What to produce
Restrict the output to the lines below starting at the one that contains "The OpenSCAD and" and ending at the one that contains "window_lamp(name, place, width, length, watts)", and restate them word for word, both ends included.

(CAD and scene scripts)
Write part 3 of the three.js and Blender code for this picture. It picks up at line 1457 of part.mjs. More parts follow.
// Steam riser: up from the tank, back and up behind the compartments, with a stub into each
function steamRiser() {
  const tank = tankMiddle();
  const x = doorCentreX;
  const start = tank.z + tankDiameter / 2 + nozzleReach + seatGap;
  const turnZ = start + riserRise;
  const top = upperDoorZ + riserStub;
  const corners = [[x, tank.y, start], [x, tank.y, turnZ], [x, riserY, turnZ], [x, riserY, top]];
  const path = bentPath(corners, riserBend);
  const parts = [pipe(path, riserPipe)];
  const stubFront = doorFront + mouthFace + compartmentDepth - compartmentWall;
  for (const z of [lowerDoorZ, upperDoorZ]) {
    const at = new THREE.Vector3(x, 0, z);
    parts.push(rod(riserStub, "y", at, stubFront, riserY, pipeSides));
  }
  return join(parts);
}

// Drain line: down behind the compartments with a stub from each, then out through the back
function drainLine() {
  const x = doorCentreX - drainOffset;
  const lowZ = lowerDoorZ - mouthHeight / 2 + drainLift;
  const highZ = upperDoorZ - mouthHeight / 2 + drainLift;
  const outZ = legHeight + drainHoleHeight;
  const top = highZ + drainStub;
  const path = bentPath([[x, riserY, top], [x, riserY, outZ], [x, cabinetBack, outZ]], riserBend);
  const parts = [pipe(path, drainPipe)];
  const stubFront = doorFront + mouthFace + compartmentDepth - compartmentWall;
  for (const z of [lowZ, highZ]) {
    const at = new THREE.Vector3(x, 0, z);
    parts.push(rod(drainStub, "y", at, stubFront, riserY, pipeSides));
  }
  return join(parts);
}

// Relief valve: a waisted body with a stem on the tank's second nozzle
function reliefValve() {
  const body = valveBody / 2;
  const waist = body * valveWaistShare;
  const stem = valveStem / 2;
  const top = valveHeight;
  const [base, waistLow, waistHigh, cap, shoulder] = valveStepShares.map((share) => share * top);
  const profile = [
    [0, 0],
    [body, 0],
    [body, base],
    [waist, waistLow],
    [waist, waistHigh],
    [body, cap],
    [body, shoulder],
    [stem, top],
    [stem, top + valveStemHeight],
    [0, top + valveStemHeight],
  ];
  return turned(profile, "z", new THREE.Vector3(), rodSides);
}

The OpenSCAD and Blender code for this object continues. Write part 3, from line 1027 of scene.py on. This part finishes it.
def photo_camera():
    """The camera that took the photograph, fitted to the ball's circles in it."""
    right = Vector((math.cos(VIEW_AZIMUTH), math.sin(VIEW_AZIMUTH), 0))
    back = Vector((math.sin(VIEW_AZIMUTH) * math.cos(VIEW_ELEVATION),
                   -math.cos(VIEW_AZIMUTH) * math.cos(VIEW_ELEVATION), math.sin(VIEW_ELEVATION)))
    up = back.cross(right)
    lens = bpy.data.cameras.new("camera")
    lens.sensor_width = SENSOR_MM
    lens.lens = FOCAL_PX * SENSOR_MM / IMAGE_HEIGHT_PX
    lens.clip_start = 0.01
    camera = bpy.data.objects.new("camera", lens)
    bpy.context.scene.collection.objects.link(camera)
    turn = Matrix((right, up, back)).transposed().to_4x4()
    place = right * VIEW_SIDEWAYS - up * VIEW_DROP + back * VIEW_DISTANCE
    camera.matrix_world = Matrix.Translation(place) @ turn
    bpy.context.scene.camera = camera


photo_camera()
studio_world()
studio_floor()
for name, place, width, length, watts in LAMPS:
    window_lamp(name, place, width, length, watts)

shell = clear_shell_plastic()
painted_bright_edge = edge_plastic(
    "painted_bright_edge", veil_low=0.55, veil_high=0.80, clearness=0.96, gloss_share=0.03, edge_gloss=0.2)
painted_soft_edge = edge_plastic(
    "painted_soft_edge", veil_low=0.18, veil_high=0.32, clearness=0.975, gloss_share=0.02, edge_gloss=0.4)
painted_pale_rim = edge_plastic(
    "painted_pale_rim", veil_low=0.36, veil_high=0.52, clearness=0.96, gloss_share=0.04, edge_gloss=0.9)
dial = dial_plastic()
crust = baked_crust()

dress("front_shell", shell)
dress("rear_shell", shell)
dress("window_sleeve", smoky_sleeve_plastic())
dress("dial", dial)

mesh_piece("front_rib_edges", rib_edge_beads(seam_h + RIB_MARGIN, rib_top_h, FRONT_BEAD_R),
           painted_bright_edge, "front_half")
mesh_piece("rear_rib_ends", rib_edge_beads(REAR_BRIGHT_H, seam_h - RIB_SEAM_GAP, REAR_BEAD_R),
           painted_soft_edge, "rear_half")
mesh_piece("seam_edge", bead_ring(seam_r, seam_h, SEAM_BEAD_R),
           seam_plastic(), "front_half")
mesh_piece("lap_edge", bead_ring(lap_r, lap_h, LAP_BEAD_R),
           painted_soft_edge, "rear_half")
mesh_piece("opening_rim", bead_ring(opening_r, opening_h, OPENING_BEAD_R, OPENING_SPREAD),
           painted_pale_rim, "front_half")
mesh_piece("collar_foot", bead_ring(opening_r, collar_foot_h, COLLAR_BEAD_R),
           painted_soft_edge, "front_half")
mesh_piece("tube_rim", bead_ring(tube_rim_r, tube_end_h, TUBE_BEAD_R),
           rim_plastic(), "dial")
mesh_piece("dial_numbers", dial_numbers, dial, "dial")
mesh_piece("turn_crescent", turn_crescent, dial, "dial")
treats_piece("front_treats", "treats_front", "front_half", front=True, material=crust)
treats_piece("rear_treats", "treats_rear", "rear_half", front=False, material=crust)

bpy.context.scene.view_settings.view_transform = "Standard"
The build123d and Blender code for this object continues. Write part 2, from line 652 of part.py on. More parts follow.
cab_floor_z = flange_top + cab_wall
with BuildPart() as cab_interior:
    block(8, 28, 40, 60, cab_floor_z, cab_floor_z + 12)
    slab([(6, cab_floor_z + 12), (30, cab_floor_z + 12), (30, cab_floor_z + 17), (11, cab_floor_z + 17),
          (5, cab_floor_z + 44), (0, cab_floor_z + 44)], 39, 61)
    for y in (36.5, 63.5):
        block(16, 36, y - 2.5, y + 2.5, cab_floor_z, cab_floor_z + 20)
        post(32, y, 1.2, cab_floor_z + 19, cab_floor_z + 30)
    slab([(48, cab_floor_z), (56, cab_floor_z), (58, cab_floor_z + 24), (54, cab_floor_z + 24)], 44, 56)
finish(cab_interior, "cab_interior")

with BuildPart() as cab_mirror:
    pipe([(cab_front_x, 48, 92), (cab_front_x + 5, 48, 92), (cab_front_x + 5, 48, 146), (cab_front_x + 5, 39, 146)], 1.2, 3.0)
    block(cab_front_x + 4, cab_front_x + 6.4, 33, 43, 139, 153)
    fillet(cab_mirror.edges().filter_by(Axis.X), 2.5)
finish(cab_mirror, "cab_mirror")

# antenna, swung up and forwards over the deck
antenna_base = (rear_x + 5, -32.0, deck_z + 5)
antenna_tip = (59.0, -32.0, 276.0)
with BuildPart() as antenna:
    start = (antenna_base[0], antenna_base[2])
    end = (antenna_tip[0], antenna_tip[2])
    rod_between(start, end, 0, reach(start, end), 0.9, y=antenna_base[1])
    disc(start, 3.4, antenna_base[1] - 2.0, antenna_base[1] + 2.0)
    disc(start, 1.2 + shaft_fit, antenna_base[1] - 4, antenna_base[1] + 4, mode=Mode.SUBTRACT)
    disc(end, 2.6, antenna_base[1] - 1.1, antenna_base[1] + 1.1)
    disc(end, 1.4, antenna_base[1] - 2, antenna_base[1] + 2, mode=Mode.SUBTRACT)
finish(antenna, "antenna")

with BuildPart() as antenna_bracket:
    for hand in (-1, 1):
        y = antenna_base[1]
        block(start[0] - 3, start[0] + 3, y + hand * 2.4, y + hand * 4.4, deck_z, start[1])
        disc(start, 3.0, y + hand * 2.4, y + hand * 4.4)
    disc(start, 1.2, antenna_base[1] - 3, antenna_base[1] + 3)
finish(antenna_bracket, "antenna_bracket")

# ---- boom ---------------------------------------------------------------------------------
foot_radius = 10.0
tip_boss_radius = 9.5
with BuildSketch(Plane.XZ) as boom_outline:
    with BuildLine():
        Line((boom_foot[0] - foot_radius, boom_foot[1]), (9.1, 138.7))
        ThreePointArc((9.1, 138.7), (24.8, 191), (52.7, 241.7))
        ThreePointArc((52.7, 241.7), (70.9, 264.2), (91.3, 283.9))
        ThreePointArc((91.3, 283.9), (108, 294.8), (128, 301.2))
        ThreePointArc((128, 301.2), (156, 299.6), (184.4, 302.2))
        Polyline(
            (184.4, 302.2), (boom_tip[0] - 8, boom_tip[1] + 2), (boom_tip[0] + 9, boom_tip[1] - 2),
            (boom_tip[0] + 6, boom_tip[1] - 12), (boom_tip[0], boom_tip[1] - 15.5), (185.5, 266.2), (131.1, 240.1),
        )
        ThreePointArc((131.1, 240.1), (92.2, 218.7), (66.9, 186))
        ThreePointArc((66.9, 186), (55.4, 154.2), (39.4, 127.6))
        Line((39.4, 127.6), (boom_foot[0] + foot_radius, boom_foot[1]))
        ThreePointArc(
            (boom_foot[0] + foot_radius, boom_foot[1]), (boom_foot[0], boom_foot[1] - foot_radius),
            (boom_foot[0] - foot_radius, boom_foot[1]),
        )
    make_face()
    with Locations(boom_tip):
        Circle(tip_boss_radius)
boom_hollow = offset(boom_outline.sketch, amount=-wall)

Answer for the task
The OpenSCAD and Blender code for this object continues. Write part 3, from line 1027 of scene.py on. This part finishes it.
def photo_camera():
    """The camera that took the photograph, fitted to the ball's circles in it."""
    right = Vector((math.cos(VIEW_AZIMUTH), math.sin(VIEW_AZIMUTH), 0))
    back = Vector((math.sin(VIEW_AZIMUTH) * math.cos(VIEW_ELEVATION),
                   -math.cos(VIEW_AZIMUTH) * math.cos(VIEW_ELEVATION), math.sin(VIEW_ELEVATION)))
    up = back.cross(right)
    lens = bpy.data.cameras.new("camera")
    lens.sensor_width = SENSOR_MM
    lens.lens = FOCAL_PX * SENSOR_MM / IMAGE_HEIGHT_PX
    lens.clip_start = 0.01
    camera = bpy.data.objects.new("camera", lens)
    bpy.context.scene.collection.objects.link(camera)
    turn = Matrix((right, up, back)).transposed().to_4x4()
    place = right * VIEW_SIDEWAYS - up * VIEW_DROP + back * VIEW_DISTANCE
    camera.matrix_world = Matrix.Translation(place) @ turn
    bpy.context.scene.camera = camera


photo_camera()
studio_world()
studio_floor()
for name, place, width, length, watts in LAMPS:
    window_lamp(name, place, width, length, watts)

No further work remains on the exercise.